> Instructions to follow
Extract the listing in its entirety, keeping each line identical to the original.

> Data

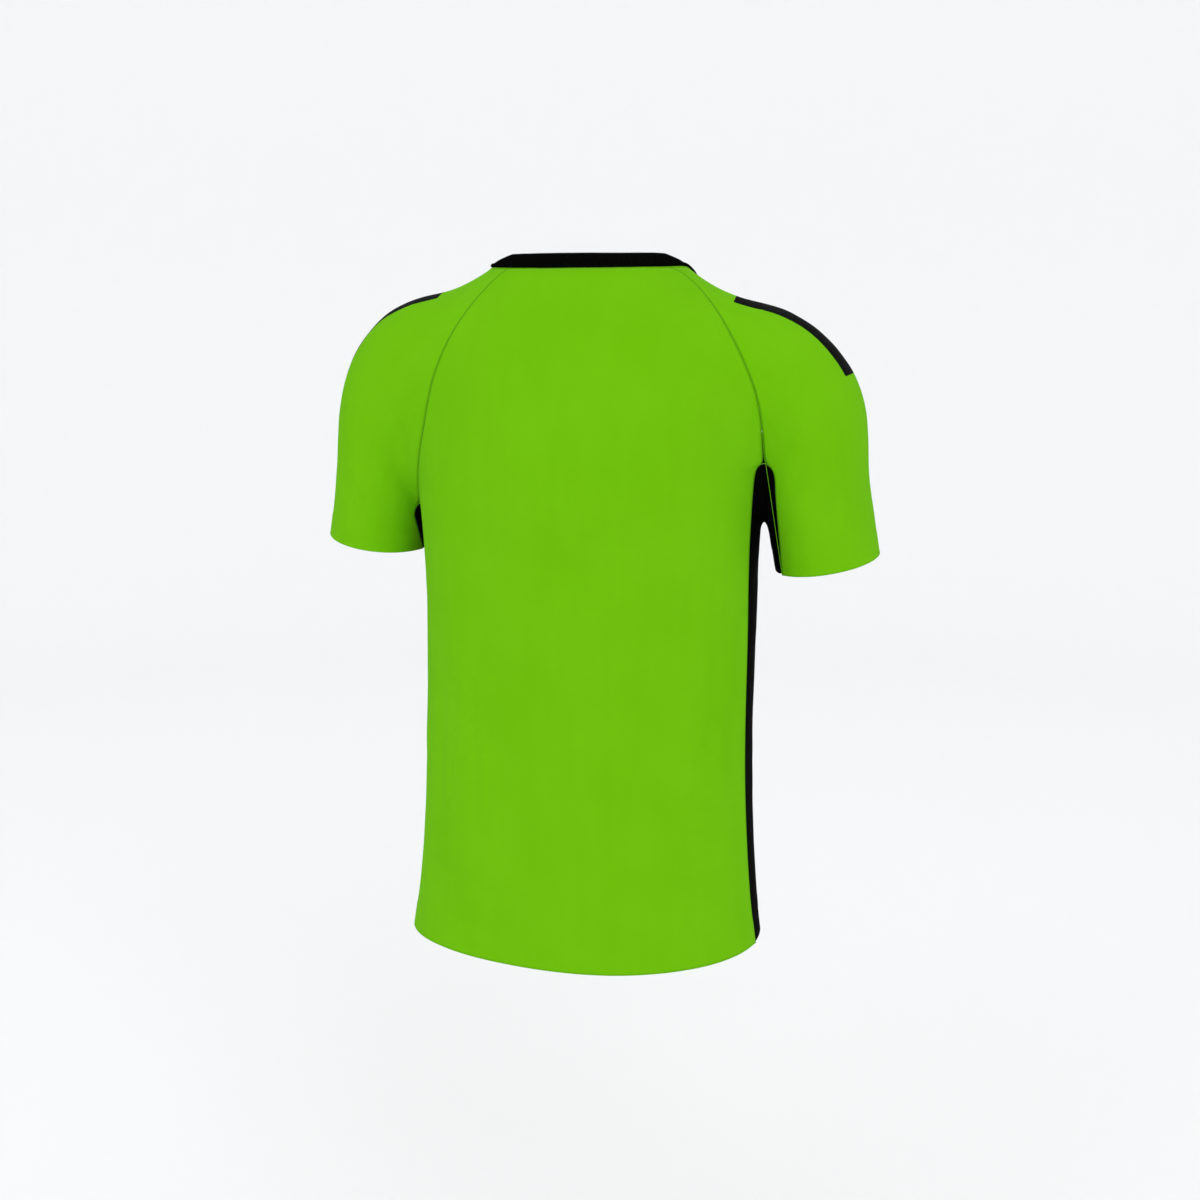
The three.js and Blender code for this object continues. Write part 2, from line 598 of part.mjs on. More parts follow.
// A wall of cloth over a grid of points: an outer and an inner face and a rim.
function clothWall(grid, thickness) {
  const [rows, columns] = [grid.length, grid[0].length];
  const points = [thickness / 2, -thickness / 2].flatMap((offset) =>
    grid.flat().map((p) => p.clone().addScaledVector(slopeAt(p).normalize(), offset)),
  );
  const outer = (i, j) => i * columns + j;
  const inner = (i, j) => rows * columns + outer(i, j);
  const faces = [];
  const quad = (a, b, c, d) => faces.push(a, c, b, a, d, c);
  for (let i = 0; i + 1 < rows; i++) {
    for (let j = 0; j + 1 < columns; j++) {
      quad(outer(i, j), outer(i, j + 1), outer(i + 1, j + 1), outer(i + 1, j));
      quad(inner(i, j), inner(i + 1, j), inner(i + 1, j + 1), inner(i, j + 1));
    }
  }
  for (let i = 0; i + 1 < rows; i++) {
    quad(inner(i, 0), outer(i, 0), outer(i + 1, 0), inner(i + 1, 0));
    quad(outer(i, columns - 1), inner(i, columns - 1), inner(i + 1, columns - 1), outer(i + 1, columns - 1));
  }
  for (let j = 0; j + 1 < columns; j++) {
    quad(outer(0, j), inner(0, j), inner(0, j + 1), outer(0, j + 1));
    quad(inner(rows - 1, j), outer(rows - 1, j), outer(rows - 1, j + 1), inner(rows - 1, j + 1));
  }
  const geometry = new THREE.BufferGeometry().setFromPoints(points);
  geometry.setIndex(faces);
  geometry.computeVertexNormals();
  return geometry;
}

function piece(name, geometry, material) {
  const mesh = new THREE.Mesh(geometry, material);
  mesh.name = name;
  return mesh;
}

const LIME = new THREE.MeshStandardMaterial({ color: 0x70bd14, roughness: 0.72, metalness: 0 });
const BLACK = new THREE.MeshStandardMaterial({ color: 0x060705, roughness: 0.8, metalness: 0 });

// The neck band follows the upper edges of the other pieces all the way round.
function neckBand(ring) {
  const count = ring.length;
  const points = ring.flatMap((point, i) => {
    const round = ring[(i + 1) % count].clone().sub(ring[(i + count - 1) % count]).normalize();
    const out = slopeAt(point).addScaledVector(round, -slopeAt(point).dot(round)).normalize();
    const up = new THREE.Vector3().crossVectors(out, round).normalize();
    return NECK_BAND.map((row) => point.clone().addScaledVector(out, row.out).addScaledVector(up, row.up));
  });
  const section = NECK_BAND.length;
  const faces = [];
  for (let i = 0; i < count; i++) {
    for (let k = 0; k < section; k++) {
      const [a, b] = [i * section + k, i * section + ((k + 1) % section)];
      const [c, d] = [((i + 1) % count) * section + ((k + 1) % section), ((i + 1) % count) * section + k];
      faces.push(a, c, b, a, d, c);
    }
  }
  const geometry = new THREE.BufferGeometry().setFromPoints(points);
  geometry.setIndex(faces);
  geometry.computeVertexNormals();
  return geometry;
}

const jersey = new THREE.Group();
const seams = new Map();
const tops = new Map();
for (const side of [LEFT, RIGHT]) {
  const panel = panelGrid(side);
  const apex = ROWS.side + ROWS.fan / 2;
  const edge = (column, from, to) => panel.slice(from, to + 1).map((row) => row[column]);
  const last = COLUMNS.panel;
  const backStart = neckPoint(side === LEFT ? RAGLAN_NECK.backLeft : RAGLAN_NECK.backRight);
  const raglanBack = raglanSeam(side, RAGLAN_BACK, backStart, panel[apex][0], 1);
  const frontStart = neckPoint(side * RAGLAN_NECK.front);
  const raglanFront = raglanSeam(side, RAGLAN_FRONT, frontStart, panel[apex][last], -1);
  seams.set(side, {
    back: [...raglanBack, ...edge(0, 0, apex - 1).reverse()],
    front: [...raglanFront, ...edge(last, 0, apex - 1).reverse()],
  });
  const sleeve = sleevePiece(
    side,
    [...raglanBack, ...edge(0, apex + 1, panel.length - 1)],
    [...raglanFront, ...edge(last, apex + 1, panel.length - 1)],
  );
  tops.set(side, sleeve[0]);
  const name = side === LEFT ? "left" : "right";
  const mirrored = (grid) => grid.map((row) => [...row].reverse());
  const panelFacing = side === LEFT ? panel : mirrored(panel);
  const sleeveFacing = side === LEFT ? mirrored(sleeve) : sleeve;
  jersey.add(piece(`side_panel_${name}`, clothWall(drawIn(panelFacing, apex), CLOTH), BLACK));
  jersey.add(piece(`sleeve_${name}`, clothWall(drawIn(sleeveFacing, ROWS.raglan), CLOTH), LIME));
}
const back = bodyPiece(seams.get(LEFT).back, seams.get(RIGHT).back, false);
const front = bodyPiece(seams.get(RIGHT).front, seams.get(LEFT).front, true);
jersey.add(piece("back", clothWall(drawIn(back, ROWS.raglan), CLOTH), LIME));
jersey.add(piece("front", clothWall(drawIn(front, ROWS.raglan), CLOTH), LIME));
const edges = [back[0], tops.get(RIGHT), front[0], [...tops.get(LEFT)].reverse()];
const ring = edges.flatMap((row) => row.slice(0, -1));
jersey.add(piece("neck_band", neckBand(ring), BLACK));

export default jersey;
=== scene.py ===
import json
import math

import bmesh
import bpy
import numpy as np
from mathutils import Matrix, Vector, bvhtree, kdtree, noise

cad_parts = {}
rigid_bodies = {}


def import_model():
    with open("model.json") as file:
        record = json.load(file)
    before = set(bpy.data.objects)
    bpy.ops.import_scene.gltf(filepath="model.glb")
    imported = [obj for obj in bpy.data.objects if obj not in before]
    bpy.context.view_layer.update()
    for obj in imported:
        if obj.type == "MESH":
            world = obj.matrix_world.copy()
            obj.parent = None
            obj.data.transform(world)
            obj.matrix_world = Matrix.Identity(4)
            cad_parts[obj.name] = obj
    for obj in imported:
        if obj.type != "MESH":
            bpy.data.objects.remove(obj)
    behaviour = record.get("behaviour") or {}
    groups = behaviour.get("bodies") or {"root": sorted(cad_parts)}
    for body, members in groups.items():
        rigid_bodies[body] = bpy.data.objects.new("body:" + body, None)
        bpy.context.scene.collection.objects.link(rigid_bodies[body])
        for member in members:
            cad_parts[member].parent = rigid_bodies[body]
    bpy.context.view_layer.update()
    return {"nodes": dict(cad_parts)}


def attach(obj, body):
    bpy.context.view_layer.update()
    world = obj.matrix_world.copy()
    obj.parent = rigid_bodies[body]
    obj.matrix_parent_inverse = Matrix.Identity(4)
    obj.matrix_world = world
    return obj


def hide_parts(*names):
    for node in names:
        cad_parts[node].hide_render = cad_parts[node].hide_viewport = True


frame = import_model()

# The back of the jersey. One piece of lime interlock knit, cut with raglan armholes, hemmed below and
# sewn to the sleeves, the side panels and the neck band. As every panel here it is a thin shell on the
# outer skin of its solid, with its creases pressed in.
MM = 0.001
CLOTH = 1.1 * MM
RIM_EDGE = 1.75 * MM
SAME_PLACE = 0.01 * MM
GRID_FIRST = 2
SMOOTHING = {"body": 2, "other": 3}
LIME = (0.146, 0.463, 0.0042, 1)
LIME_SHADE = (0.136, 0.443, 0.0028, 1)
LIME_INSIDE = (0.150, 0.470, 0.012, 1)
STRIPE_BLACK = (0.0012, 0.0014, 0.0010, 1)
WALE = 1.15 * MM
COURSE = 0.95 * MM
SEAM_DIP = {"width": 2.2, "depth": 0.5}
HEM_FOLD = {"height": 21, "rise": 0.35}
HEM_ROWS_UP_TO = -625 * MM
UNEVENNESS = {"broad": (62, 1.1), "small": (23, 0.35)}
CALM_BESIDE_SEAM = 12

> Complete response
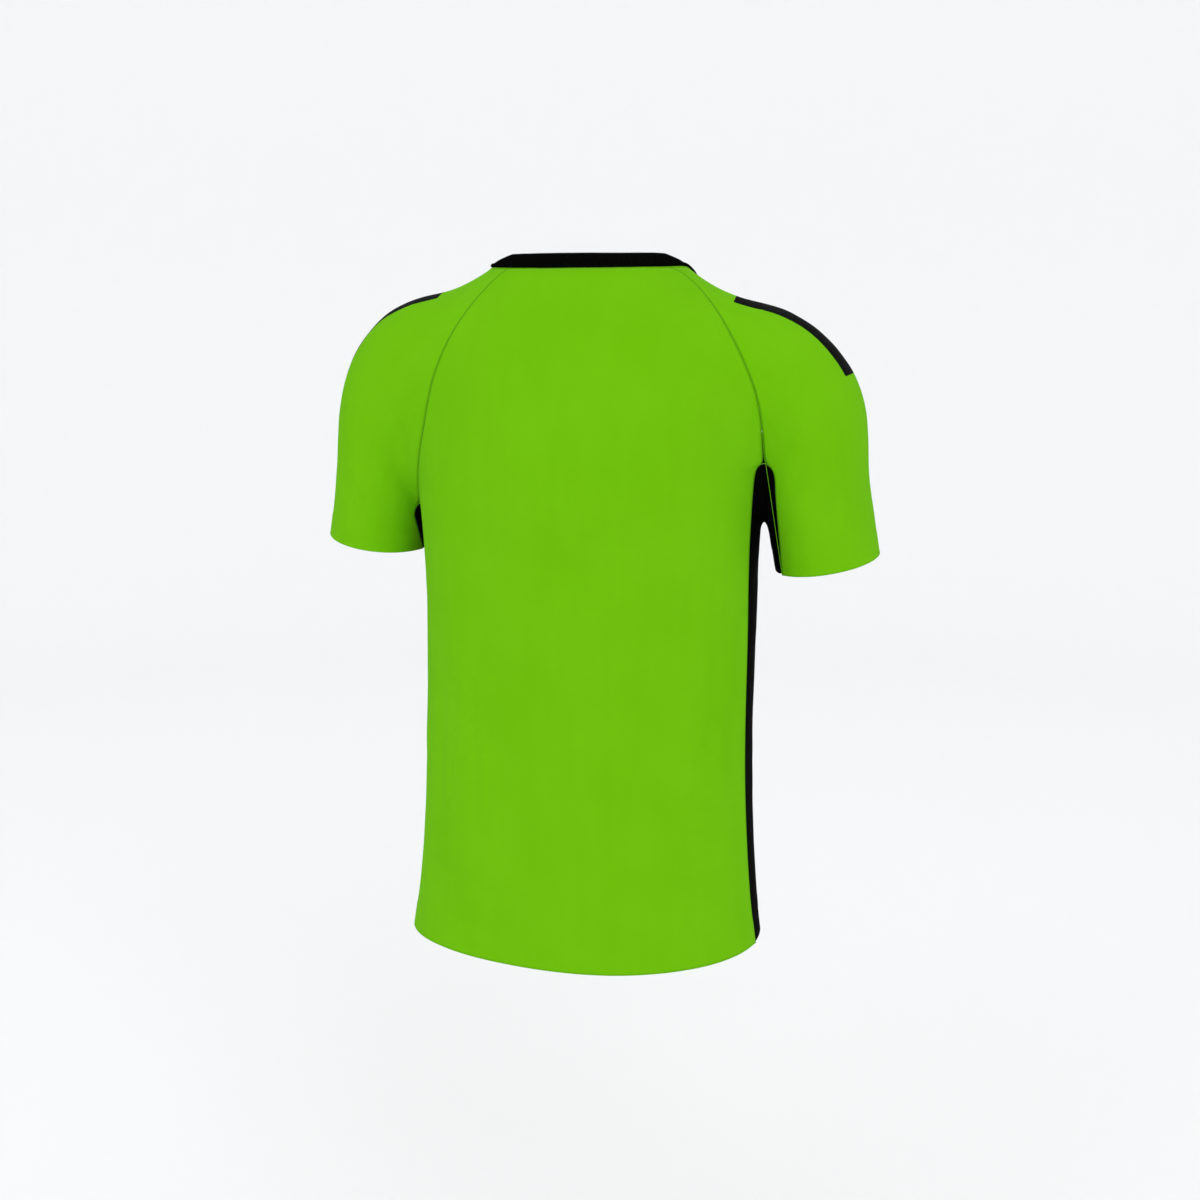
The three.js and Blender code for this object continues. Write part 2, from line 598 of part.mjs on. More parts follow.
// A wall of cloth over a grid of points: an outer and an inner face and a rim.
function clothWall(grid, thickness) {
  const [rows, columns] = [grid.length, grid[0].length];
  const points = [thickness / 2, -thickness / 2].flatMap((offset) =>
    grid.flat().map((p) => p.clone().addScaledVector(slopeAt(p).normalize(), offset)),
  );
  const outer = (i, j) => i * columns + j;
  const inner = (i, j) => rows * columns + outer(i, j);
  const faces = [];
  const quad = (a, b, c, d) => faces.push(a, c, b, a, d, c);
  for (let i = 0; i + 1 < rows; i++) {
    for (let j = 0; j + 1 < columns; j++) {
      quad(outer(i, j), outer(i, j + 1), outer(i + 1, j + 1), outer(i + 1, j));
      quad(inner(i, j), inner(i + 1, j), inner(i + 1, j + 1), inner(i, j + 1));
    }
  }
  for (let i = 0; i + 1 < rows; i++) {
    quad(inner(i, 0), outer(i, 0), outer(i + 1, 0), inner(i + 1, 0));
    quad(outer(i, columns - 1), inner(i, columns - 1), inner(i + 1, columns - 1), outer(i + 1, columns - 1));
  }
  for (let j = 0; j + 1 < columns; j++) {
    quad(outer(0, j), inner(0, j), inner(0, j + 1), outer(0, j + 1));
    quad(inner(rows - 1, j), outer(rows - 1, j), outer(rows - 1, j + 1), inner(rows - 1, j + 1));
  }
  const geometry = new THREE.BufferGeometry().setFromPoints(points);
  geometry.setIndex(faces);
  geometry.computeVertexNormals();
  return geometry;
}

function piece(name, geometry, material) {
  const mesh = new THREE.Mesh(geometry, material);
  mesh.name = name;
  return mesh;
}

const LIME = new THREE.MeshStandardMaterial({ color: 0x70bd14, roughness: 0.72, metalness: 0 });
const BLACK = new THREE.MeshStandardMaterial({ color: 0x060705, roughness: 0.8, metalness: 0 });

// The neck band follows the upper edges of the other pieces all the way round.
function neckBand(ring) {
  const count = ring.length;
  const points = ring.flatMap((point, i) => {
    const round = ring[(i + 1) % count].clone().sub(ring[(i + count - 1) % count]).normalize();
    const out = slopeAt(point).addScaledVector(round, -slopeAt(point).dot(round)).normalize();
    const up = new THREE.Vector3().crossVectors(out, round).normalize();
    return NECK_BAND.map((row) => point.clone().addScaledVector(out, row.out).addScaledVector(up, row.up));
  });
  const section = NECK_BAND.length;
  const faces = [];
  for (let i = 0; i < count; i++) {
    for (let k = 0; k < section; k++) {
      const [a, b] = [i * section + k, i * section + ((k + 1) % section)];
      const [c, d] = [((i + 1) % count) * section + ((k + 1) % section), ((i + 1) % count) * section + k];
      faces.push(a, c, b, a, d, c);
    }
  }
  const geometry = new THREE.BufferGeometry().setFromPoints(points);
  geometry.setIndex(faces);
  geometry.computeVertexNormals();
  return geometry;
}

const jersey = new THREE.Group();
const seams = new Map();
const tops = new Map();
for (const side of [LEFT, RIGHT]) {
  const panel = panelGrid(side);
  const apex = ROWS.side + ROWS.fan / 2;
  const edge = (column, from, to) => panel.slice(from, to + 1).map((row) => row[column]);
  const last = COLUMNS.panel;
  const backStart = neckPoint(side === LEFT ? RAGLAN_NECK.backLeft : RAGLAN_NECK.backRight);
  const raglanBack = raglanSeam(side, RAGLAN_BACK, backStart, panel[apex][0], 1);
  const frontStart = neckPoint(side * RAGLAN_NECK.front);
  const raglanFront = raglanSeam(side, RAGLAN_FRONT, frontStart, panel[apex][last], -1);
  seams.set(side, {
    back: [...raglanBack, ...edge(0, 0, apex - 1).reverse()],
    front: [...raglanFront, ...edge(last, 0, apex - 1).reverse()],
  });
  const sleeve = sleevePiece(
    side,
    [...raglanBack, ...edge(0, apex + 1, panel.length - 1)],
    [...raglanFront, ...edge(last, apex + 1, panel.length - 1)],
  );
  tops.set(side, sleeve[0]);
  const name = side === LEFT ? "left" : "right";
  const mirrored = (grid) => grid.map((row) => [...row].reverse());
  const panelFacing = side === LEFT ? panel : mirrored(panel);
  const sleeveFacing = side === LEFT ? mirrored(sleeve) : sleeve;
  jersey.add(piece(`side_panel_${name}`, clothWall(drawIn(panelFacing, apex), CLOTH), BLACK));
  jersey.add(piece(`sleeve_${name}`, clothWall(drawIn(sleeveFacing, ROWS.raglan), CLOTH), LIME));
}
const back = bodyPiece(seams.get(LEFT).back, seams.get(RIGHT).back, false);
const front = bodyPiece(seams.get(RIGHT).front, seams.get(LEFT).front, true);
jersey.add(piece("back", clothWall(drawIn(back, ROWS.raglan), CLOTH), LIME));
jersey.add(piece("front", clothWall(drawIn(front, ROWS.raglan), CLOTH), LIME));
const edges = [back[0], tops.get(RIGHT), front[0], [...tops.get(LEFT)].reverse()];
const ring = edges.flatMap((row) => row.slice(0, -1));
jersey.add(piece("neck_band", neckBand(ring), BLACK));

export default jersey;
=== scene.py ===
import json
import math

import bmesh
import bpy
import numpy as np
from mathutils import Matrix, Vector, bvhtree, kdtree, noise

cad_parts = {}
rigid_bodies = {}


def import_model():
    with open("model.json") as file:
        record = json.load(file)
    before = set(bpy.data.objects)
    bpy.ops.import_scene.gltf(filepath="model.glb")
    imported = [obj for obj in bpy.data.objects if obj not in before]
    bpy.context.view_layer.update()
    for obj in imported:
        if obj.type == "MESH":
            world = obj.matrix_world.copy()
            obj.parent = None
            obj.data.transform(world)
            obj.matrix_world = Matrix.Identity(4)
            cad_parts[obj.name] = obj
    for obj in imported:
        if obj.type != "MESH":
            bpy.data.objects.remove(obj)
    behaviour = record.get("behaviour") or {}
    groups = behaviour.get("bodies") or {"root": sorted(cad_parts)}
    for body, members in groups.items():
        rigid_bodies[body] = bpy.data.objects.new("body:" + body, None)
        bpy.context.scene.collection.objects.link(rigid_bodies[body])
        for member in members:
            cad_parts[member].parent = rigid_bodies[body]
    bpy.context.view_layer.update()
    return {"nodes": dict(cad_parts)}


def attach(obj, body):
    bpy.context.view_layer.update()
    world = obj.matrix_world.copy()
    obj.parent = rigid_bodies[body]
    obj.matrix_parent_inverse = Matrix.Identity(4)
    obj.matrix_world = world
    return obj


def hide_parts(*names):
    for node in names:
        cad_parts[node].hide_render = cad_parts[node].hide_viewport = True


frame = import_model()

# The back of the jersey. One piece of lime interlock knit, cut with raglan armholes, hemmed below and
# sewn to the sleeves, the side panels and the neck band. As every panel here it is a thin shell on the
# outer skin of its solid, with its creases pressed in.
MM = 0.001
CLOTH = 1.1 * MM
RIM_EDGE = 1.75 * MM
SAME_PLACE = 0.01 * MM
GRID_FIRST = 2
SMOOTHING = {"body": 2, "other": 3}
LIME = (0.146, 0.463, 0.0042, 1)
LIME_SHADE = (0.136, 0.443, 0.0028, 1)
LIME_INSIDE = (0.150, 0.470, 0.012, 1)
STRIPE_BLACK = (0.0012, 0.0014, 0.0010, 1)
WALE = 1.15 * MM
COURSE = 0.95 * MM
SEAM_DIP = {"width": 2.2, "depth": 0.5}
HEM_FOLD = {"height": 21, "rise": 0.35}
HEM_ROWS_UP_TO = -625 * MM
UNEVENNESS = {"broad": (62, 1.1), "small": (23, 0.35)}
CALM_BESIDE_SEAM = 12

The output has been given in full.